EXERCISE OBJECTIVE —
Among the records that follow, find the line with "make_motor()" and the line with "for body, members". Set down those lines and all lines between them exactly, without adding anything.

DATA LISTING —
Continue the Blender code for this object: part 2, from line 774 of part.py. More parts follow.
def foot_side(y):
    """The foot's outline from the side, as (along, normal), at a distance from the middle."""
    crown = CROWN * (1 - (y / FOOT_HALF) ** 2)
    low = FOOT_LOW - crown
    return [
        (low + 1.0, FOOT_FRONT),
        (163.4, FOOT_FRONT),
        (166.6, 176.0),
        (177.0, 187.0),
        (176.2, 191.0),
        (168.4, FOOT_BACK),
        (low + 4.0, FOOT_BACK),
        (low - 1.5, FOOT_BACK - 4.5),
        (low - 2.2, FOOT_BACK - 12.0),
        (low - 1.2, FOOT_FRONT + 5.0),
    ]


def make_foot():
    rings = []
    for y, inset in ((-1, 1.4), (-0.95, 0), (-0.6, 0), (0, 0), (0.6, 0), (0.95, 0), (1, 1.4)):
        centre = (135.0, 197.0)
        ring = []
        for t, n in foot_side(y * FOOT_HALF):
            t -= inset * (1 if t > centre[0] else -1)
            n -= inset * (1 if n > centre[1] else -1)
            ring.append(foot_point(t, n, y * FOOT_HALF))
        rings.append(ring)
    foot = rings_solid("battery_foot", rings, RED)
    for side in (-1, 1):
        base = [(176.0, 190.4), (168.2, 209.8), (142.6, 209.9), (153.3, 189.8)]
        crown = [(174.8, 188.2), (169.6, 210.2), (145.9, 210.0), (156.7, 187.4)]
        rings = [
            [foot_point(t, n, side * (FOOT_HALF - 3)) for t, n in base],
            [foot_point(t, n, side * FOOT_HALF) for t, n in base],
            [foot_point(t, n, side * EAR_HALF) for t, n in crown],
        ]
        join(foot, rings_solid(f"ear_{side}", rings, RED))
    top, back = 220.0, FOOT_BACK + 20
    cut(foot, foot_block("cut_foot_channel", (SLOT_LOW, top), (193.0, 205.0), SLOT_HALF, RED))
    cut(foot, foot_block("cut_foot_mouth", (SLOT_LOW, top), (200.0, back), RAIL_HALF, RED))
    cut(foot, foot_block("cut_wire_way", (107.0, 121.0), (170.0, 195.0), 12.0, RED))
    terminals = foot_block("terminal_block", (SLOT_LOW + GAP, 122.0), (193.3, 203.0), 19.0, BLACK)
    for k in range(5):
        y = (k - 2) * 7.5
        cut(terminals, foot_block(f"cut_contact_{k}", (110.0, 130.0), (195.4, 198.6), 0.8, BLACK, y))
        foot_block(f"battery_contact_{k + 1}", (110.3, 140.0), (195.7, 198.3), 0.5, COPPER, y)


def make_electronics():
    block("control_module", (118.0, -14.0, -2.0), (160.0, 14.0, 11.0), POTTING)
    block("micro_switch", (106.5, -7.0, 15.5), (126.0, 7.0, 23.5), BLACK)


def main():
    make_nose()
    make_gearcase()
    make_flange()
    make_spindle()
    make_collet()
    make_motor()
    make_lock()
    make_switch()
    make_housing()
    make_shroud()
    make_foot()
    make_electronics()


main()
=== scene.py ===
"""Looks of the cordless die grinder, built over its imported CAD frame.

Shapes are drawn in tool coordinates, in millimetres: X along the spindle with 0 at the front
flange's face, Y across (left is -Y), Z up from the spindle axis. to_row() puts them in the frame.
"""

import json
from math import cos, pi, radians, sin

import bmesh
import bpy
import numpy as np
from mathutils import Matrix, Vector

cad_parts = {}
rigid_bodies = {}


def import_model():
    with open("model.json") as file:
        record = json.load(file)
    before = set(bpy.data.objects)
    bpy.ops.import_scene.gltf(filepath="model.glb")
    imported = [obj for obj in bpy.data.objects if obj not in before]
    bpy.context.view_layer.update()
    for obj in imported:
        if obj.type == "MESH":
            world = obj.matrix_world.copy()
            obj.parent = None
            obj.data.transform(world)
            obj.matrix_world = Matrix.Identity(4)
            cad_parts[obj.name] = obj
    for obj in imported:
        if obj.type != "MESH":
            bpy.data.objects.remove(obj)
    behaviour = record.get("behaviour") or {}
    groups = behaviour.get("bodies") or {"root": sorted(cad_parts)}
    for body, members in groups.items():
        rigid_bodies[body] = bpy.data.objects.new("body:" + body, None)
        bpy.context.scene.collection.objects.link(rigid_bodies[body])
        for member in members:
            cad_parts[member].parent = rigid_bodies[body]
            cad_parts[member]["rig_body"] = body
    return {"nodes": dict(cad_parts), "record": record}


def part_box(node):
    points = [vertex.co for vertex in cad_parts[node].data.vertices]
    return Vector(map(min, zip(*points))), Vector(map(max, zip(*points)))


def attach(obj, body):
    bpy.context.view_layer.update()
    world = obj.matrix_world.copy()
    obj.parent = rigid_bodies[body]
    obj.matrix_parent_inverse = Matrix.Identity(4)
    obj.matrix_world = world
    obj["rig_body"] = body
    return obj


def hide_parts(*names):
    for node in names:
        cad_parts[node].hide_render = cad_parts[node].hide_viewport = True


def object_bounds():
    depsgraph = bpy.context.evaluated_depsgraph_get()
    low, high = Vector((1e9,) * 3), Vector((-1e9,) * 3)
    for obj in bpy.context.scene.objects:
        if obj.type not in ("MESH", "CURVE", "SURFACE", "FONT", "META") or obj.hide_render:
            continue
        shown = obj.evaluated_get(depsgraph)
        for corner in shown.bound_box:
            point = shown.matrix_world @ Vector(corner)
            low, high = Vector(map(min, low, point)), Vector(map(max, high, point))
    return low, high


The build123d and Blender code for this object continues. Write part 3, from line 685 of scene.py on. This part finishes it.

RESULT BELOW —
    make_motor()
    make_lock()
    make_switch()
    make_housing()
    make_shroud()
    make_foot()
    make_electronics()


main()
=== scene.py ===
"""Looks of the cordless die grinder, built over its imported CAD frame.

Shapes are drawn in tool coordinates, in millimetres: X along the spindle with 0 at the front
flange's face, Y across (left is -Y), Z up from the spindle axis. to_row() puts them in the frame.
"""

import json
from math import cos, pi, radians, sin

import bmesh
import bpy
import numpy as np
from mathutils import Matrix, Vector

cad_parts = {}
rigid_bodies = {}


def import_model():
    with open("model.json") as file:
        record = json.load(file)
    before = set(bpy.data.objects)
    bpy.ops.import_scene.gltf(filepath="model.glb")
    imported = [obj for obj in bpy.data.objects if obj not in before]
    bpy.context.view_layer.update()
    for obj in imported:
        if obj.type == "MESH":
            world = obj.matrix_world.copy()
            obj.parent = None
            obj.data.transform(world)
            obj.matrix_world = Matrix.Identity(4)
            cad_parts[obj.name] = obj
    for obj in imported:
        if obj.type != "MESH":
            bpy.data.objects.remove(obj)
    behaviour = record.get("behaviour") or {}
    groups = behaviour.get("bodies") or {"root": sorted(cad_parts)}
    for body, members in groups.items():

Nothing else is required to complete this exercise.